A gauche, nombre d'élus tiennent Sarkozy comme responsable. «Il y a une certaine forme de crapulerie politique à exploiter les thèmes de l'immigration, de l'insécurité, pour préempter les idées de Le Pen et les banaliser», a estimé Noël Mamère (Verts) après la parution du sondage. «Il y a maintenant un réel danger de voir l'extrême droite tirer les marrons du feu de l'emballement de la droite», a également expliqué Malek Boutih (PS), dans le Parisien Dimanche. «Les Français ne sont ni racistes ni d'extrême droite, mais c'est ce qui risque d'arriver si la droite continue de courir derrière le FN.» Pour les associations et partis de gauche, il reste à prouver que ce procès en lepénisation est d'une quelconque efficacité.
«L'équation Sarkozy = Le Pen sera sans effet sur la population.
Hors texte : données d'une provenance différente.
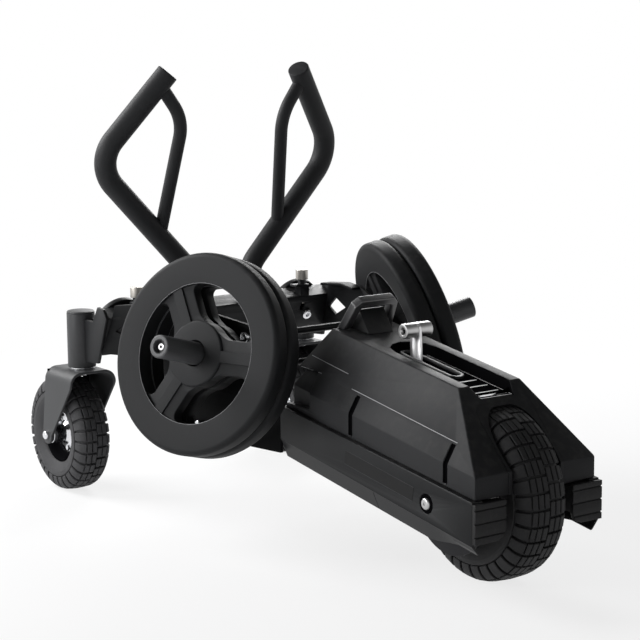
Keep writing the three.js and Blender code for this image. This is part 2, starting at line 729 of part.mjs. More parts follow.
function addLiftHandle() {
  const inner = LIFT_HEIGHT - LIFT_BAR;
  const footInner = LIFT_FOOT_HALF - LIFT_BAR;
  const topInner = LIFT_TOP_HALF - LIFT_BAR;
  const foot = -LIFT_BAR;
  const outline = [
    [-LIFT_FOOT_HALF, foot], [-LIFT_TOP_HALF, LIFT_HEIGHT - LIFT_CHAMFER],
    [LIFT_CHAMFER - LIFT_TOP_HALF, LIFT_HEIGHT], [LIFT_TOP_HALF - LIFT_CHAMFER, LIFT_HEIGHT],
    [LIFT_TOP_HALF, LIFT_HEIGHT - LIFT_CHAMFER], [LIFT_FOOT_HALF, foot], [footInner, foot],
    [topInner, inner], [-topInner, inner], [-footInner, foot],
  ];
  const arch = lengthwiseBar(vectors(outline), -LIFT_DEPTH / 2, LIFT_DEPTH / 2);
  const placed = arch.rotateY(radians(LIFT_LEAN));
  placed.translate(HOOD_REAR_X + LIFT_FOOT_FORWARD, 0, HOOD_REAR_Z);
  add("lift_handle", aboveHood(placed), "steel");
  const base = HOOD_REAR_Z - LIFT_BAR;
  const rear = HOOD_REAR_X + LIFT_FOOT_FORWARD - GUARD_SIDE_GAP;
  const crest = HOOD_REAR_X + GUARD_CREST;
  const baseHalf = footInner - GUARD_SIDE_GAP;
  const slopeShare = (GUARD_LENGTH - GUARD_CREST) / (GUARD_HEIGHT + LIFT_BAR);
  const form = (inset, rise) => hull(bothSides([
    [rear + GUARD_LENGTH - inset, GUARD_TOP_HALF - inset, base],
    [crest - inset - rise * slopeShare, GUARD_TOP_HALF - inset, HOOD_REAR_Z + GUARD_HEIGHT + rise],
    [rear - 2 * inset, GUARD_TOP_HALF - inset, HOOD_REAR_Z + GUARD_HEIGHT + rise],
    [rear - 2 * inset, baseHalf - inset, base],
  ]));
  const guard = cut(form(0, 0), form(GUARD_WALL, LIFT_BAR));
  add("hand_guard", aboveHood(guard), "shell");
}

// Folded lower body

function taperedStrip(x0, x1, inner, outer, low, high) {
  const points = [x0, x1].flatMap((x) => [
    [x, -outer, low(x)], [x, -inner, low(x)], [x, -outer, high(x)], [x, -inner, high(x)],
  ]);
  return hull(points);
}

function addBody() {
  const [rear, front] = [BODY_REAR_X, BODY_FRONT_X];
  const inner = BODY_HALF - BODY_PLATE;
  const web = taperedStrip(rear, front, inner, BODY_HALF, bodyLow, bodyTop);
  const ledgeLow = (x) => bodyTop(x) - BODY_PLATE;
  const ledge = taperedStrip(rear, front, BODY_HALF - BODY_LEDGE, BODY_HALF, ledgeLow, bodyTop);
  const bevel = hull([rear, front].flatMap((x) => [
    [x, -BODY_HALF, bodyLow(x)], [x, -inner, bodyLow(x) + BODY_PLATE / 2],
    [x, -BODY_HALF + BEVEL_INSET, bodyLow(x) - BEVEL_DROP],
    [x, -BODY_HALF + BEVEL_INSET, bodyLow(x) - BEVEL_DROP + BODY_PLATE],
  ]));
  const hole = rodAlongY(AXLE_RADIUS + GAP, -BODY_HALF - OVERRUN, 0).translate(WHEEL_X, 0, wheelHeight);
  const pocket = rodAlongY(AXLE_POCKET_RADIUS, -BODY_HALF - OVERRUN, AXLE_POCKET_DEPTH - BODY_HALF)
    .translate(WHEEL_X, 0, wheelHeight);
  addPair("side_plate", cut(join(web, ledge, bevel), hole, pocket), "frame");
  const panHalf = BODY_HALF - BEVEL_INSET - GAP;
  const panLow = (x) => bodyLow(x) - BEVEL_DROP;
  const panRear = BODY_REAR_X + BODY_PLATE + GAP;
  const panHigh = (x) => panLow(x) + BODY_PLATE;
  add("belly_pan", taperedStrip(panRear, PAN_FRONT_X, -panHalf, panHalf, panLow, panHigh), "frame");
  const wall = taperedStrip(
    rear, rear + BODY_PLATE, -inner + GAP, inner - GAP,
    (x) => bodyLow(x) + BODY_PLATE, (x) => bodyTop(x) - BODY_PLATE - GAP,
  );
  const foot = taperedStrip(
    rear, rear + BODY_PLATE, -panHalf, panHalf, panLow, (x) => bodyLow(x) + 2 * BODY_PLATE,
  );
  add("cross_plate", join(wall, foot), "frame");
}

function addBumpers() {
  const corners = [
    [-BODY_HALF, BUMPER_LOW_Z], [-BUMPER_INNER_Y, BUMPER_LOW_Z],
    [-BUMPER_INNER_Y, BUMPER_HIGH_Z], [-BODY_HALF, BUMPER_HIGH_Z],
  ];
  const face = rounded(corners, [0, BUMPER_CORNER, 0, 0]);
  const nose = lengthwiseBar(face, BODY_FRONT_X + GAP, BUMPER_FRONT_X);
  const shoulder = BODY_HALF - BODY_PLATE - GAP;
  const ceiling = bodyTop(BODY_FRONT_X) - BODY_PLATE - GAP;
  const tail = block([BODY_FRONT_X - BUMPER_TAIL, BUMPER_FRONT_X - BUMPER_GROOVE_SIZE],
    [-shoulder, -BUMPER_INNER_Y], [BUMPER_LOW_Z + BUMPER_CORNER, ceiling]);
  const pitch = (BUMPER_HIGH_Z - BUMPER_LOW_Z) / BUMPER_GROOVES;
  const grooves = Array.from({ length: BUMPER_GROOVES }, (_, i) => {
    const z = BUMPER_LOW_Z + pitch * (i + 0.5);
    const deep = [BUMPER_FRONT_X - BUMPER_GROOVE_SIZE, BUMPER_FRONT_X + OVERRUN];
    return block(deep, [-BODY_HALF - OVERRUN, 0], [z, z + BUMPER_GROOVE_SIZE]);
  });
  addPair("bumper", cut(join(nose, tail), ...grooves), "rubber");
}

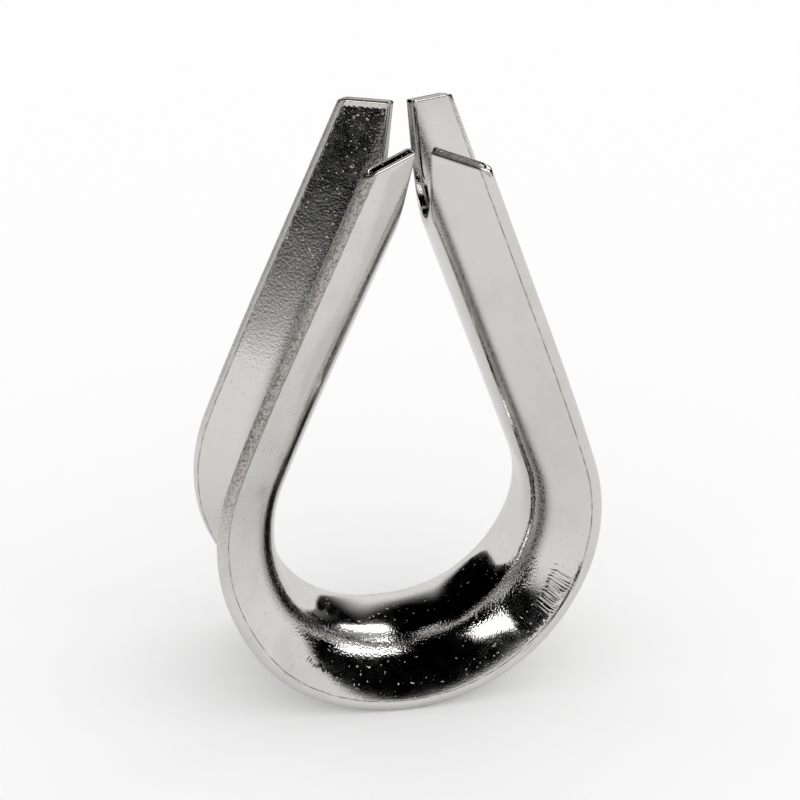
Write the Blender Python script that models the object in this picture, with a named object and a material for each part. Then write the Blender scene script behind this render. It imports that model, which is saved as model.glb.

Les Français n'ont que faire de cette agitation politico-médiatique. Mais si cela peut montrer qu'on s'occupe réellement des sujets qui intéressent les Français, au final, c'est assez bon pour nous.» assurait hier un proche du président de l'UMP.
Dans la perspective des élections présidentielles de 2007, Nicolas Sarkozy a choisi de battre campagne contre l’immigration. Celui-ci faisait récemment passer les étrangèrs pour des fraudeurs et des délinquants, maintenant, il affirme que l’immigration irrégulière produit de « la haine » et est responsable des « violences urbaines que nous avons connues il y a quelques semaines », ou encore que le chômage serait imputable à « l’immigration subie qui pèse sur le marché du travail », paraphrasant ainsi le « 3 millions de chômeurs, 3 millions d’immigrés en trop » de Jean-Marie Le Pen.
Ces discours idéologiques, servent à légitimer une politique consistant à faire peur à la population, et ainsi faire de Nicolas Sarkozy le seul à pouvoir faire quelque chose. Mais en fin de compte, cela risque surtout de profiter à Le Pen.